The Authority is aware that a compliance program has to be tailored according to the means and resources at the company's disposal. Yet, the Authority stresses that it is important for all companies to be able to set up such a program, regardless of their size and resources.

As expected, and mirroring the position adopted by the European Commission in its “Compliance Matters” brochure published in November 2011[3], the Authority indicated that the fact that a company has a compliance program in place will not prevent a finding of an antitrust infringement, nor will it serve as a mitigating, or aggravating, factor when setting an antitrust fine.

While many may regret that the Authority did not provide any specific reward for a company to establish a compliance program, the Authority has taken into account some of the comments submitted during the public consultation. In this respect, the Authority has provided that having a compliance program may be of benefit with respect to its investigations into vertical agreements and abuses of dominant positions, which are traditionally not eligible for leniency. Accordingly, in the event that an undertaking which has implemented a compliance program comes to discover a misconduct that is not eligible under the leniency program, if it can prove, before any inspection or investigation is conducted by a competition authority, that it has ceased and redressed on its own volition the misconduct, such a circumstance may be considered a mitigating circumstance in the event that the Authority comes to handle the case and impose a penalty against the company.

In addition, where a company does not challenge the charges notified to it in antitrust proceedings, and where it commits to set up a compliance program with the above-mentioned components, or to improve an existing compliance program, the Authority may grant a fine reduction of up to 10%[4] (see below).

Procedural Notice on the French settlement procedure

The Notice on the French settlement procedure formalizes the Authority’s practice developed since 2001. Under the French settlement procedure, the Authority can reduce the fine imposed on a party by 10% where it acknowledges having participated in an antitrust infringement. This includes cartel and other horizontal or vertical agreements, as well as abuses of dominance (in contrast, the European settlement procedure only applies to cartel cases).

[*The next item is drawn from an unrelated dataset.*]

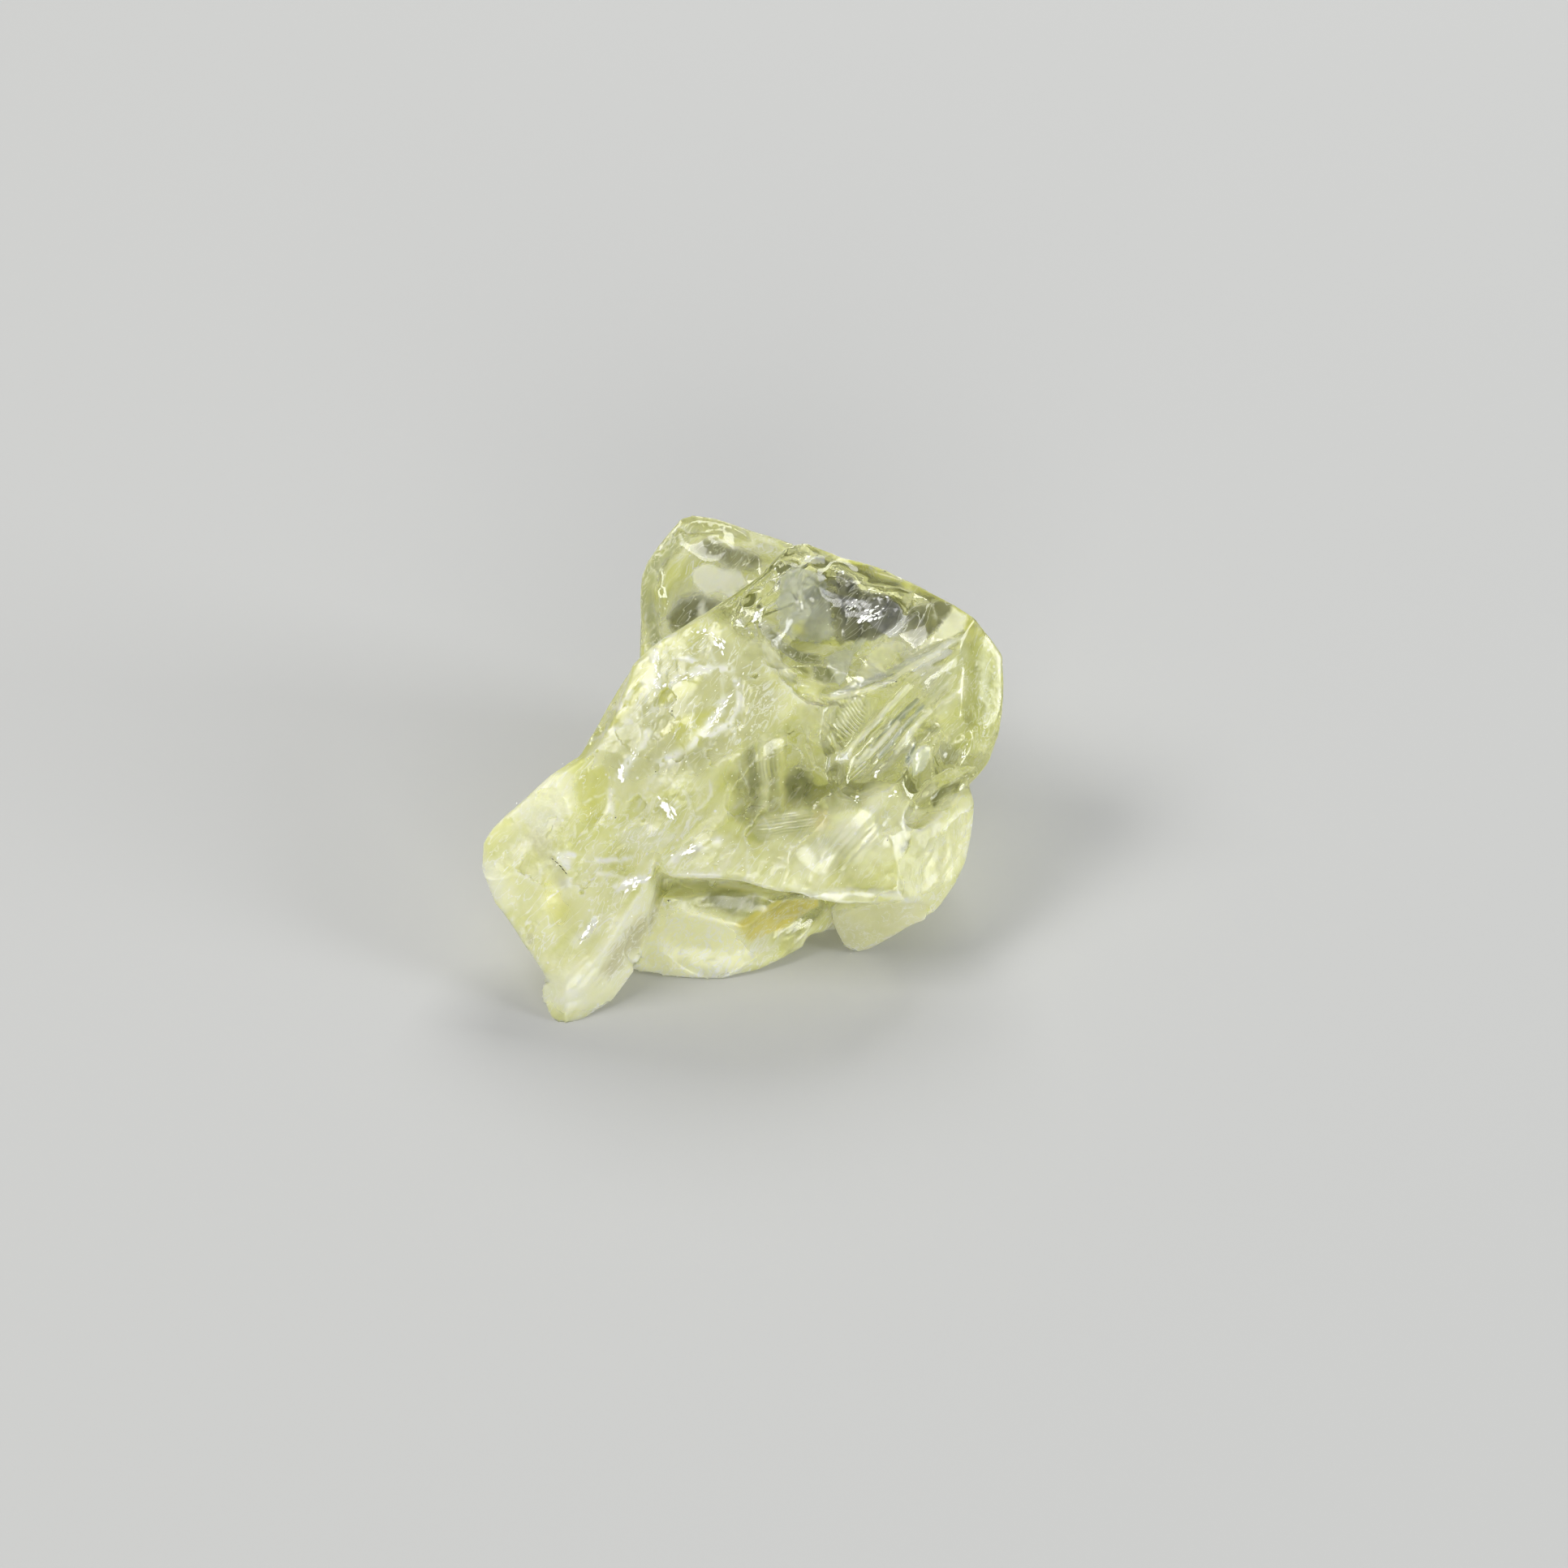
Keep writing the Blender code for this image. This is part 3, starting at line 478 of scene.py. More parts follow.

The aim of the French settlement procedure is to simplify and shorten antitrust investigations, as well as to reduce the number of decisions that are appealed to the French Courts, thus allowing the Authority to handle more cases. This is in response to a trend in recent years whereby parties have often appealed the Authority’s decisions with the sole objective of achieving a reduction in fines, rather than to challenge the substance of the decisions made against them.

The notice explains how to implement this settlement procedure and provides increased transparency as to the Authority’s process. It explains how the Authority takes into account the settlement procedure and any commitments they make to change their behaviour in the future.

In relation to such commitments, the Procedural Notice specifies that companies that request a settlement can also commit to amend their behaviour in the future in a variety of ways, in return for an additional fine reduction of between 5% to 15%. In this respect, the Procedural Notice recalls that companies may commit to set up a compliance program, which may result in a fine reduction of up to 10% (see above).

Finally, following the Authority’s decision adopted in December 2011 regarding a cartel in the field of detergents[5], and in line with some of the comments raised during the public consultation, the Authority formalizes the possibility for companies, if the General Rapporteur deems it appropriate, to combine the benefits of the leniency procedure with those of the settlement procedure. This may apply, in particular, if the objections notified to the company in question differ on one or more significant aspects from the content of its leniency application (i.e. the company would be entitled to the fine reduction under the settlement procedure for the objections not covered by its leniency application).


[1] See http://www.autoritedelaconcurrence.fr/doc/framework_document_compliance_10february2012.pdf.
[2] See http://www.autoritedelaconcurrence.fr/doc/communique_ncg_10fevrier2012.pdf.
[3] See http://ec.europa.eu/competition/antitrust/compliance/compliance_matters_en.pdf.
[4] To this reduction may be added other reductions available in the framework of the settlement procedure, for a total of up to 25%, as mentioned by the Authority’s Procedural Notice on that matter.